Be lint free! While lint may not sound like a big deal, consider that if you dry the car and it is covered with lint, you have just defeated the purpose of washing the car in the first place. Lint generally occurs in new, just being broken‑in and deteriorating towels. While all towels made from cotton will have some lint, there are a few ways to reduce lint.
Wash towels in‑one of the formulas as stated above. Once the wash is completed, dry the towel completely. Repeat dryer several times as this beats the lint out. Avoid bleach because it breaks down the cotton fiber. Avoid washing old towels with new because the ~ lint may transfer. If you have hard water, consider a water softener because high levels of acid and other minerals may deteriorate towels.

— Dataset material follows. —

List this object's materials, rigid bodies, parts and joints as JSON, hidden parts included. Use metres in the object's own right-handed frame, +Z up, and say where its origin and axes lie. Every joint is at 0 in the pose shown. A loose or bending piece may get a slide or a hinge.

TOWEL TIP: Here's the secret tip of the day‑ Add 1 cup of white distilled vinegar‑not the cider type‑to the first two washes then a cup once a week or so. The vinegar helps remove the musty smell damp towels are known to have.
KEEP THEM SEPARATE:
One way to extend the life of your towels is to separate or "code" them by color, size or style. Additionally, different towels should be used for different parts of the car. One reason is to avoid residual chemical reactions. For example the combination of chemicals in soaps, waxes and detergents do not mix well with window cleaning solutions. To help break down wax build-up on towels, once every couple of weeks, let them sit in water with 1 cup ammonia. This will break down the wax and grease. Then wash with ammonia and detergent. How long your towels last depends on climate and how well you care for them.
CHOOSE THE RIGHT TOWELS:
Is a larger towel better than a smaller towel?

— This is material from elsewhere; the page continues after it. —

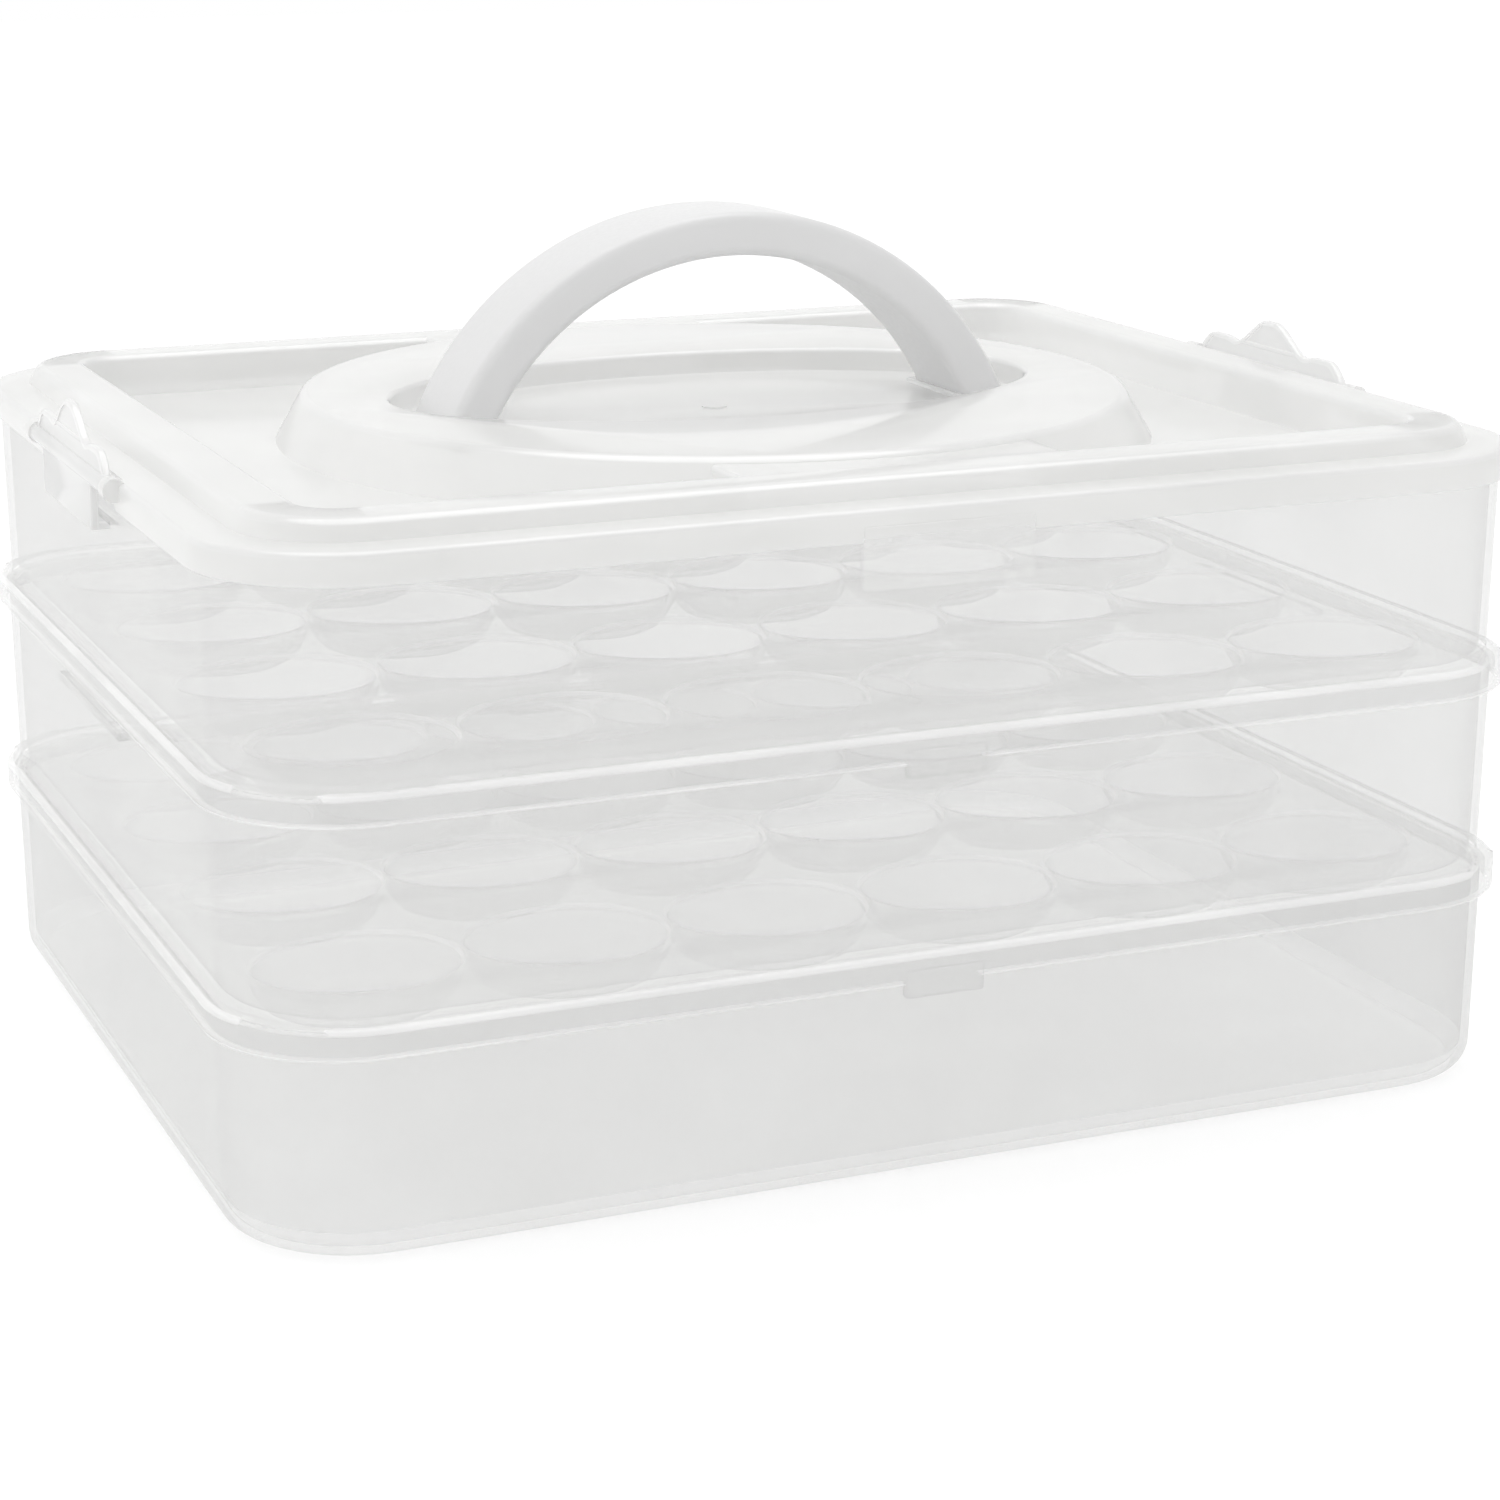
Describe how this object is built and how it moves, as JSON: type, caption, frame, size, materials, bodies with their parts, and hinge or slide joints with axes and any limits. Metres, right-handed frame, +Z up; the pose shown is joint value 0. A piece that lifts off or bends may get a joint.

The answer to this question is based mainly on personal preference. A typical size for a hand towel is 16‑x28. The size of a towel for the body can vary, but many prefer 24"x24" because it can be folded over four times and used again.
THIN vs. THICK TOWELS:
Thin
PROS Fast break‑in period
Can be used for windows
Won't be heavy when saturated
Drys quickly
CONS Shorter life span (deterioration)
Thick
PROS More absorbent once broken in
Good body towels
Longer life span
More drying power per towel
CONS Heavy when saturated must change towels frequently more costly (but last longer)
There you have it, all the facts on towels. Take care of them and they will care for your car. Happy Z motoring.